Transition from H-1B to permanent residence:

Since the 1990s, the law has allowed H-1B workers to pursue permanent residency in the United States and to remain in the country for an unlimited period of time while their permanent residency application is pending. At least 18% of H-1B workers apply for green cards within six years of coming to the U.S.
The role of large staffing companies:
Among the top H-1B-hiring employers—those approved for large numbers of H-1B workers—are employers that function as “staffing companies,” (i.e., employers that apply for H-1B workers but ultimately place these workers at the worksites of other employers as part of their business model, many of which also outsource work overseas).35 Some foreign-owned information technology (IT) services firms have publicly stated that their ability to provide IT services to U.S. customers depends in part on access to significant numbers of H-1B and L-1 visa workers. over the decade, less than 1 percent of all employers with approved petitions were approved to hire almost 30 percent of all H-1B workers.
One critic of H-1B visas says that “In 2012, the 10 employers receiving the largest number of H-1B visas were all in the business of outsourcing and offshoring high-tech American jobs.”
He goes on to say that there are two reasons these firms hire H-1Bs instead of Americans: 1) an H-1B worker can legally be paid less than a U.S. worker in the same occupation and locality; and 2) the H-1B worker learns the job and then rotates back to the home country and takes the work with him.

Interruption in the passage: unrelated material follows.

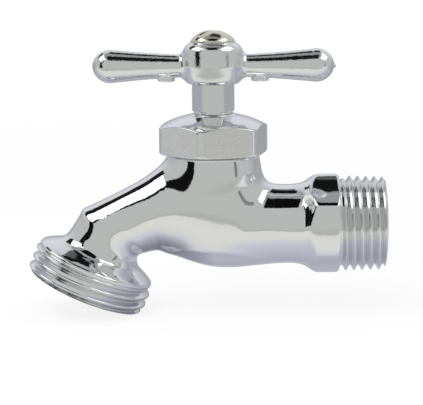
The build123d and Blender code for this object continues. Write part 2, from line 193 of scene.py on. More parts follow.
def join(a, b, blend):
    """Two solids as one, with a fillet about as large as the blend."""
    h = np.clip(0.5 + 0.5 * (b - a) / blend, 0, 1)
    return b + (a - b) * h - blend * h * (1 - h)


def common(a, b, blend):
    """What two solids share, with its edges rounded."""
    return -join(-a, -b, blend)


def cut(a, b, blend):
    """The first solid without the second, with its edges rounded."""
    return -join(-a, b, blend)


def between(value, low, high):
    """How far a value is outside two limits, and below zero inside them."""
    return np.maximum(low - value, value - high)


def six_sides(u, v, across_flats, crown):
    """Distance to a six-sided prism with flats facing along u, which polishing has crowned to a radius."""
    turns = (0, pi / 3, 2 * pi / 3)
    sides = [abs(u * cos(a) + v * sin(a)) + (v * cos(a) - u * sin(a)) ** 2 / (2 * crown) for a in turns]
    return np.maximum.reduce(sides) - across_flats / 2


# Places read along a branch, how many of them to each side even out its line, and points worked on at a time
BRANCH_PLACES = 240
BRANCH_EVENING = 20
BATCH = 20000


def swept(points, line):
    """Distance to a branch of oval section: line holds reach, height, half height and half width stations."""
    t = np.linspace(0, len(line) - 1, BRANCH_PLACES)
    columns = [smooth_line(range(len(line)), column, t) for column in np.transpose(line)]
    bell = np.exp(-np.linspace(-2, 2, 2 * BRANCH_EVENING + 1) ** 2)
    bell = bell / bell.sum()
    padded = [np.pad(column, BRANCH_EVENING, "reflect", reflect_type="odd") for column in columns]
    reach, height, half_height, half_width = (np.convolve(column, bell, "valid") for column in padded)
    along_x, along_z = np.gradient(-reach), np.gradient(height)
    out = np.empty(len(points))
    for start in range(0, len(points), BATCH):
        x, y, z = points[start : start + BATCH].T

        def ahead(k):
            return (x + reach[k]) * along_x[k] + (z - height[k]) * along_z[k]

        k = np.argmin((x[:, None] + reach) ** 2 + (z[:, None] - height) ** 2, axis=1)
        k = np.clip(np.where(ahead(k) > 0, k, k - 1), 0, BRANCH_PLACES - 2)
        here, after = ahead(k), ahead(k + 1)
        s = np.clip(here / np.where(here == after, 1, here - after), 0, 1)
        near_x = -(reach[k] + s * (reach[k + 1] - reach[k]))
        near_z = height[k] + s * (height[k + 1] - height[k])
        a = half_height[k] + s * (half_height[k + 1] - half_height[k])
        b = half_width[k] + s * (half_width[k + 1] - half_width[k])
        off = np.hypot(x - near_x, z - near_z)
        out[start : start + BATCH] = (np.hypot(off / a, y / b) - 1) * np.minimum(a, b)
    return out


def outlet_place(points):
    """Depth above the hose end's rim, and distance from its axis."""
    x, y, z = points.T
    dx, dz = x + OUTLET_REACH, z + OUTLET_DROP
    depth = dx * sin(OUTLET_TILT) + dz * cos(OUTLET_TILT)
    side = dx * cos(OUTLET_TILT) - dz * sin(OUTLET_TILT)
    return depth, np.hypot(side, y)


# The spout's slope down to the knee: reach from the stem's axis, height, half height and half width
SPOUT_LINE = [
    (-1.0, 5.2, 9.0, 9.0),
    (3.0, 5.1, 9.3, 9.1),
    (7.5, 4.5, 9.5, 8.8),
    (11.5, 3.1, 8.5, 8.3),
    (15.2, 1.8, 7.6, 7.8),
    (18.8, 0.2, 7.35, 7.7),
    (23.5, -2.0, 7.3, 7.7),
    (28.5, -4.3, 7.3, 7.6),
    (33.5, -6.6, 7.3, 7.5),
]
# The mitre line where the spout turns down, and the turn's width: on top, more inside, more on the cheeks
KNEE_OUT = (-28.9, 3.55)
KNEE_IN = (-16.9, -7.0)
KNEE_WIDTHS = (2.4, 2.2, 4.5)
# The waterway through the spout, in the spout's terms
WATER_LINE = [
    (-2.0, 5.6, 4.0, 4.4),
    (8.0, 5.0, 4.7, 5.2),
    (15.5, 2.0, 5.4, 5.6),
    (20.8, -1.3, 5.7, 5.7),
    (23.6, -4.4, 5.8, 5.8),
    (25.1, -5.8, 5.9, 5.9),
]
# Round sections: places along an axis, and the radius at each
GLOBE_X = [-12.6, -8.5, -4.6, -0.4, 4.2, 10.0, 16.6, 22.0]
GLOBE_R = [4.6, 6.9, 8.4, 9.4, 9.6, 9.1, 8.55, 8.5]
FLARE_X = [14.0, 16.5, 18.2, 19.7, 21.1, 22.5, 24.0, 27.5]
FLARE_R = [8.3, 8.45, 8.75, 9.25, 10.1, 11.05, 11.15, 11.15]
NECK_Z = [-4.0, 0.0, 6.0, 11.9, 15.6]
NECK_R = [8.6, 9.1, 9.9, 10.5, 9.95]
HOSE_DEPTH = [5.5, 6.0, 6.45, 6.85, 7.3, 8.1, 8.87, 9.75, 11.2, 13.1, 15.2, 17.0, 20.0]
HOSE_R = [12.5, 13.0, 13.12, 12.95, 12.3, 10.75, 9.35, 8.6, 8.07, 7.72, 7.4, 7.15, 7.0]

# The run goes from behind the globe, where it is round, to inside the boss
RUN_X = (-13.6, 22.0)
BOSS_START = 14.0
BOSS_ACROSS_FLATS = 20.3
BOSS_CROWN = 33.0
BOSS_CORNER_R = 11.1
BOSS_CHAMFER = 0.45
SPIGOT_R = 9.0
SPIGOT_Z = (10.0, 20.2)
FLANGE_DEPTH = 5.6
# Fillets where the branches of the casting meet
BOSS_FILLET = 0.8
NECK_FILLET = 3.6
SPOUT_FILLET = 3.2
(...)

That’s why the H-1B was dubbed the “Outsourcing Visa” by the former Commerce Minister of India, Kamal Nath. Rather than keeping jobs from leaving our shores, the H-1B does the opposite, by facilitating offshoring and providing employers with cheap, temporary labor – while reducing job opportunities for American high-tech workers in the process. The I-Squared Act does nothing to protect against this, while vastly expanding the size of a deeply flawed program that accelerates the offshoring of American high-tech jobs and reduces America’s future capacity to innovate.